The exercise of the eyes that one acquires with such observations is of great value for the study of standing and running waves in streams, waterfalls, the surf etc. Vaughan Cornish, who devoted a big part of his life to these investigations, claims that he could distinguish some wave phenomena only after several months of training.

Further research - a life devoted to observation

And Vaughan Cornish himself writes in a very interesting way about a life spent in wave observation. Notice the poetic paragraph that I have marked and notice that he calls an earthquake "good fortune":

Thus having surveyed the whole subject of waves, I decided to confine myself for the purpose of original research to the study of the surface waves of the atmosphere, hydrosphere, and lithosphere, or air, water, and earth, calling the subject "kumatology," and classing it as a department of physical geography.
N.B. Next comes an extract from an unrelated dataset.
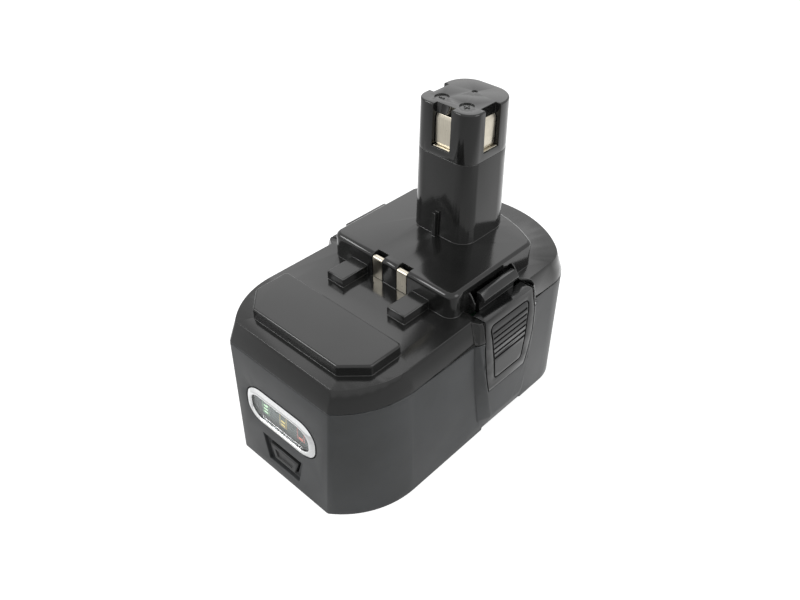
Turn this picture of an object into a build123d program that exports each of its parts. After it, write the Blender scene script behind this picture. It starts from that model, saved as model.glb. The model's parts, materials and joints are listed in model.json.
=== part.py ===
from build123d import *
import math
import os

os.makedirs("parts", exist_ok=True)

# Stem-type rechargeable battery pack for a hand power tool, in millimetres.
# +Z is up, the charge gauge faces -Y, the contact stem stands towards +Y.
# The pack stands on its flat base; the latches are on the +X and -X sides.

# Case outline at the seam between the lower case and the top cover
half_width = 38.0
front_reach = 65.3
rear_reach = 65.7
front_corner_radius = 35.5
front_crease_half_width = 25.2
crease_radius = 1.8
rear_corner_radius = 16.7
rear_arc_radius = 46.7
rear_narrowing = 0.8
base_inset = 0.1
base_front_outset = 1.5
case_wall = 2.4
floor_thickness = 2.5
seam_height = 50.4
seam_bevel = 0.3

# Top cover
band_height = 8.5
band_side_inset = 2.7
band_front_inset = 2.9
roof_thickness = 2.35
tongue_thickness = 1.0
tongue_depth = 2.0
tongue_clearance = 0.15
pad_side_margin = 9.1
pad_chamfer_width = 7.9
pad_front_margin = 8.4
pad_chamfer_run = 7.8
pad_length = 22.1
pad_height = 4.2
pad_edge_radius = 0.8
pad_corner_radius = 1.6
rib_inner = 11.0
rib_outer = 19.3
rib_reach = 23.7
rib_height = 3.55
rib_edge_radius = 0.5
deck_side_margin = 8.3
deck_front_reach = 11.2
deck_rear = 44.3
deck_rear_radius = 52.0
deck_corner_radius = 4.0
deck_height = 9.95
deck_edge_radius = 2.0
deck_set_back = 0.45
deck_step_start = 4.4
deck_step_run = 2.6
deck_wall = 2.2

# Contact stem
stem_half_width = 12.8
stem_front = 15.0
stem_rear = 41.4
stem_height = 51.1
stem_draft = 0.8
stem_wall = 2.2
stem_front_radius = 5.5
stem_rear_corner_radius = 9.0
stem_cap_height = 18.7
stem_edge_radius = 0.7
stem_foot_rib_width = 1.4
stem_foot_rib_reach = 1.6
stem_foot_rib_height = 10.0
spigot_depth = 5.0
spigot_clearance = 0.15
window_half_width = 4.1
window_depth = 2.3
window_height = 15.8
side_window_center = 26.7
contact_clearance = 0.25
contact_thickness = 0.9
contact_half_width = 3.75
contact_height = 11.9
mark_height = 0.35
mark_width = 0.55
mark_length = 2.4
mark_dish_radius = 2.6
mark_dish_depth = 0.5
mark_offset_x = 5.6
mark_offset_y = 6.3
dimple_radius = 1.0
dimple_depth = 0.4

# Signal contacts folded over the front edge of the deck
signal_offset = 6.0
signal_half_width = 2.25
signal_slot_clearance = 0.35
signal_slot_depth = 1.1
signal_thickness = 0.7
signal_set_back = 0.15
signal_top_drop = 0.9
signal_length = 2.4
signal_reach = 3.8
signal_bend_radius = 1.0

# Latches
latch_center = 10.3
panel_half_width = 14.2
panel_top_half_width = 13.6
panel_waist_half_width = 13.1
panel_foot_half_width = 10.5
panel_foot_drop = 25.5
panel_waist_drop = 13.9
panel_bend_drop = 2.4
panel_top_gap = 0.15
panel_thickness = 1.8
panel_gap = 0.35
bulge_depth = 2.7
shelf_thickness = 1.8
web_gap = 1.3
web_thickness = 1.7
shelf_set_out = 2.2
hook_half_length = 9.8
hook_depth = 3.7
hook_rise = 7.0
hook_ramp_drop = 1.6
hook_lip = 1.3
hook_height = 3.6
latch_travel = 4.5
niche_half_length = 11.8
niche_shift = 0.5
niche_top_drop = 0.25
niche_wall = 1.2
niche_back_clearance = 0.35
niche_board_gap = 0.3
cheek_thickness = 0.7
cheek_top_reach = 1.1
cheek_reach = 2.9
cheek_bend_drop = 0.8
cheek_slope_drop = 3.5
cheek_shelf_gap = 0.4
pocket_depth = 2.0
backing_thickness = 1.6
backing_half_length = 16.0
grip_frame_half_width = 11.6
grip_frame_foot_half_width = 8.3
grip_frame_rise = 5.2
grip_frame_drop = 21.1
grip_frame_radius = 2.4
grip_frame_width = 0.7
grip_groove_rise = 1.6
grip_groove_pitch = 2.4
grip_groove_width = 0.9
grip_groove_half_length = 10.0
grip_groove_taper = 1.1
grip_groove_count = 6
grip_depth = 0.6
pin_proud = 0.2
pin_rise = 3.1
pin_radius = 0.9
pin_half_length = 13.3
pin_clearance = 0.05
pin_press = 0.02
knuckle_radius = 1.9
knuckle_half_length = 10.2
spring_drop = 11.4
spring_radius = 2.2
spring_wire_radius = 0.225
spring_turns = 3
spring_cup_radius = 3.0
spring_cup_depth = 0.8
spring_boss_radius = 1.4
spring_boss_length = 1.0
spring_end_gap = 0.1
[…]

This is the practical form of the idea which has led me by an untrodden path to the Land of the Unknown. In this country there are no sign-posts to direct the traveller, no roads for him to follow, no maps to show him how to shape his course. Here watchfulness, patience, and docility to experience are the only passports. But it is a delightful land, and its call is like " the call of the wild."

At first my home on the South Coast was a favourable position for observations both of waves of water and of sand, but presently travel became necessary in order to develop the subject. The home was given up, and I wandered abroad among sandhills and snowdrifts, explored amphibiously the sandbanks of estuaries, measured waves in storms at sea, timed the thtobbing surge of torrents, the heaving of whirlpools, and the drumming thunder of waterfalls.


I was by good fortune in Kingston, Jamaica, when the earthquake of January, 1907, wrecked the city, and I mapped the seismic waves which traversed the island. Later, I studied on the spot those curious gravitation waves in volcanic rock which so greatly hamper work on the Panama Canal by bulging up the bottom of the Culebra Cut, and I am now pursuing the study of this kind of wave.